When we constantly resist the bad in pursuit of the good we deprive ourselves of opportunities to tap into our potential.
Case in point, in The Upside of Our Darkside, Dr. Kashdan draws attention to research showing that being in a happy state of mind leads to lower performance compared to being in mildly negative emotional states in situations where you want to reduce conformity among a group of people or detect deception from someone you’ve never met.
So in these situations, being mildly sad, anxious, or irritated can make you more effective, thus boosting your performance.
Additionally, unpleasant emotions have a way of motivating us. They can provoke critical thinking and can incite us to address the underlying issue rather than ignore them.
Navigating unpleasant emotions with curiosity is an excellent way to build distress tolerance and perseverance.
We need to better understand those unpleasant emotions so we can better navigate them when they arise.
We need to distinguish how we feel from how we act. That’s high performance 101.
Effectively handling the pain and stress that life brings is an essential part of creating a rich existence.
Photographic Negatives
I listened to a podcast interview with author Daniel Pink discussing his most recent book The Power of Regret, and in that discussion he compared the utility of negative feelings (associated with regret) to those of a photographic negative.
A photographic negative is a filmed-based image that is the inverse of the original scene.
Dan discovered through his research that the negative feelings we experience from regret can serve as the reverse image of what we want out of life.
Through his research he categorized regret into 4 core domains.
Foundation regrets: These regrets are related to stability and responsibility, such as not saving for retirement, not exercising, or not studying.
Boldness regrets: These regrets are about missed opportunities, such as not starting a business, learning a new language, or leaving a dead-end job.
Moral regrets: These regrets are about regrettable ethical choices, such as bullying or marital infidelity.
Connection regrets: These regrets are about neglecting important relationships, such as drifting apart from family or friends.
What if the very thing you feel so bad about is trying to point you in the direction of the things that matter most to you?
What if instead of ignoring the hurts and pains you allowed them to teach you something about yourself?
Negative feelings can be very strong signals trying to tell you something.
So if our only response to unpleasant experiences is to wallow in them or ignore them we’re very likely missing out on the richness life is trying to offer us.
Here are a few ways in which unpleasant experiences can be a catalyst for flourishing.
Resilience and Growth: Overcoming challenges and adversity can strengthen resilience and foster personal growth. Unpleasant emotions like sadness, anger, or fear can motivate us to confront difficulties and develop coping mechanisms.
Self-Awareness: Experiencing negative emotions can lead to greater self-awareness.

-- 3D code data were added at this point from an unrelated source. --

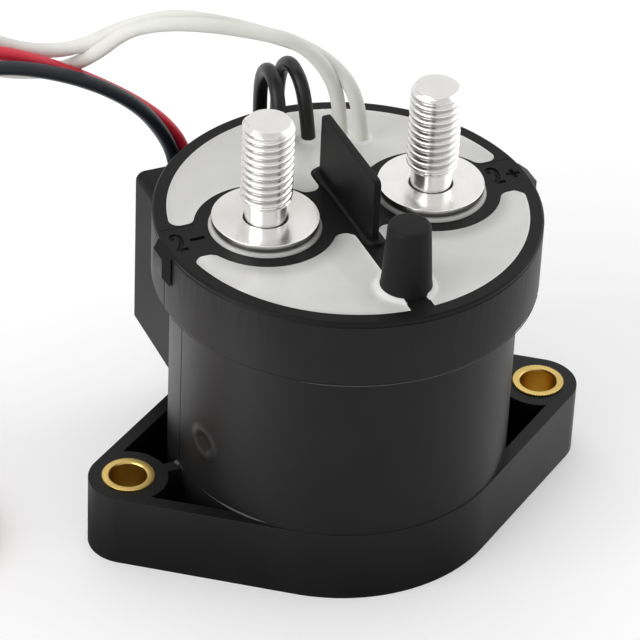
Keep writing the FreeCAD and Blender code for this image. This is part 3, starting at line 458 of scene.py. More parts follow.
lines = [
    groove("parting", (-CUP_RADIUS - 1, -0.11, FLANGE_HEIGHT),
           (-CUP_RADIUS + 0.2, 0.11, SKIRT_BASE + 1)),
    groove("parting_skirt", (-SKIRT_RADIUS - 1, -0.1, SKIRT_BASE - 1),
           (-SKIRT_RADIUS + 0.18, 0.1, 53.8)),
    lathe("seam", [(29.5, 53.95), (31, 53.95), (31, 54.3), (29.5, 54.3)], steps=180),
]
cup = moulded_from("housing", "cup_body", MOULD_EDGE, lines)
clad(cup, cup_nylon)
flash = [
    drawn_line("flash_foot", round_cup(
        CUP_RADIUS, FLANGE_HEIGHT + 0.1,
        (181, 0.6), (190, 0.5), (198, 0.5), (205, 0.7),
        (209, 1.6), (216, 1.7), (221, 0.9), (223, 0.3),
    ), 0.13),
    drawn_line("flash_rib", [
        (-27.25, 0.7, 12.5, 1), (-27.2, 0.2, 12.75, 1.3), (-27.05, -0.4, 12.7, 0.8),
    ], 0.32),
    # The two lines along the skirt's lower edge are painted highlights: thin bars of the paler
    # nylon where the edge catches light
    drawn_line("flash_skirt_left", round_cup(
        SKIRT_RADIUS - 0.06, SKIRT_BASE + 0.06,
        (185, 1), (190, 1), (195, 1), (199, 0.8), (202, 0.4),
    ), 0.07),
    drawn_line("flash_skirt_right", round_cup(
        SKIRT_RADIUS - 0.06, SKIRT_BASE + 0.06,
        (234, 0.4), (238, 0.8), *((angle, 1) for angle in range(242, 330, 5)),
    ), 0.07),
]
for line in flash:
    clad(line, flash_and_highlight_nylon)
cup = joined("moulded_cup", cup, *flash)
settle(cup)
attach(cup, "case")
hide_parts("housing")


# Mounting bushes: turned brass, pressed into the ears, with a knurled collar that grips the
# plastic and a small chamfer at the mouth of the bore.
BUSH_OFFSET = 35.5
BUSH_RADIUS = 4.15
BUSH_BORE = 2.95
BUSH_TOP = 12.8
KNURL_TEETH = 56


def softened(outline):
    """An outline whose corners (radius, height, round) are rounded with small arcs."""
    points = []
    count = len(outline)
    for index, (radius, height, rounding) in enumerate(outline):
        corner = Vector((radius, height))
        if not rounding:
            points.append((radius, height))
            continue
        before = (Vector(outline[index - 1][:2]) - corner).normalized()
        after = (Vector(outline[(index + 1) % count][:2]) - corner).normalized()
        for step in range(5):
            share = step / 4
            bend = before * (1 - share) ** 2 + after * share ** 2
            points.append(tuple(corner + bend * rounding))
    return points


def turned_metal(name, shade, roughness, lines=0.12, centre=(0.0, 0.0), pitch=0.16, stain=0.93):
    """Metal off the lathe: the tool's fine rings round an upright axis, faint stains between."""
    material, tree, shader = new_material(name)
    place = object_place(tree)
    middle = vector_calc(tree, "SUBTRACT", place, (centre[0] * MM, centre[1] * MM, 0))[0]
    flat = vector_calc(tree, "MULTIPLY", middle, (1, 1, 0))[0]
    reach = add_node(tree, "ShaderNodeVectorMath", {0: flat}, name="Reach", operation="LENGTH")
    height = add_node(tree, "ShaderNodeSeparateXYZ", {0: place}).outputs["Z"]
    across = calc(tree, "ADD", reach.outputs["Value"], height)
    ring = add_node(tree, "ShaderNodeTexNoise", {
        "W": across, "Scale": 1 / (pitch * MM), "Detail": 3.0,
    }, noise_dimensions="1D").outputs["Fac"]
    cloud = cloudy(tree, place, 260.0, 3.0)
    feed(tree, shader, {
        "Metallic": 1.0,
        "Base Color": two_tone(tree, cloud, 0.35, 0.6, tinted(shade, stain), shade),
        "Roughness": ranged(tree, ring, (0.0, 1.0), (roughness - 0.05, roughness + 0.05)),
        "Normal": bumped(tree, ring, lines, 0.012),
    })
    return material


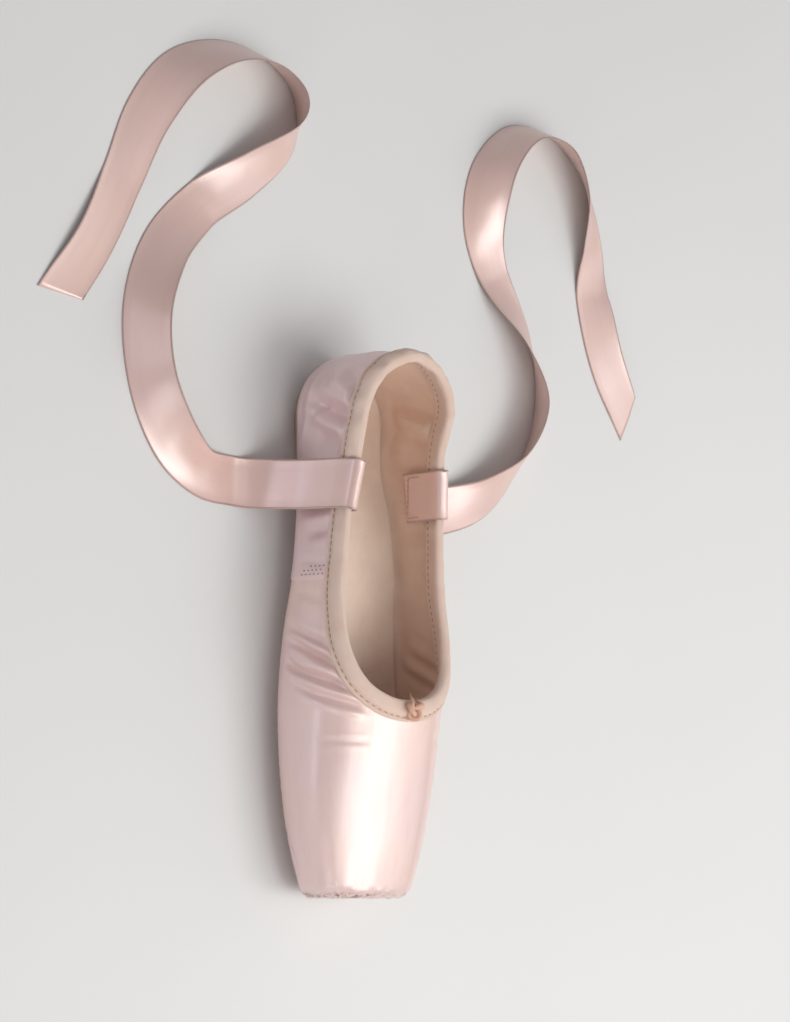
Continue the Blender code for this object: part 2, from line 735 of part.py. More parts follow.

They can help us identify underlying issues, patterns of behavior, and areas for improvement.
Empathy and Connection: Understanding and experiencing our own unpleasant emotions can increase our empathy for others. It can also foster stronger connections with others who have shared similar experiences.
Meaningful Relationships: Overcoming challenges together with important people in our life can deepen relationships and create a shared sense of purpose and meaning.
Perspective Shifts: Confronting difficult emotions can lead to new perspectives and a broader understanding of life. They can help us develop a more nuanced view of the world.
If we’re going to flourish in life and leadership we need to spend more time working to develop the capacity to not only navigate and endure, but ideally grow from the “bad”.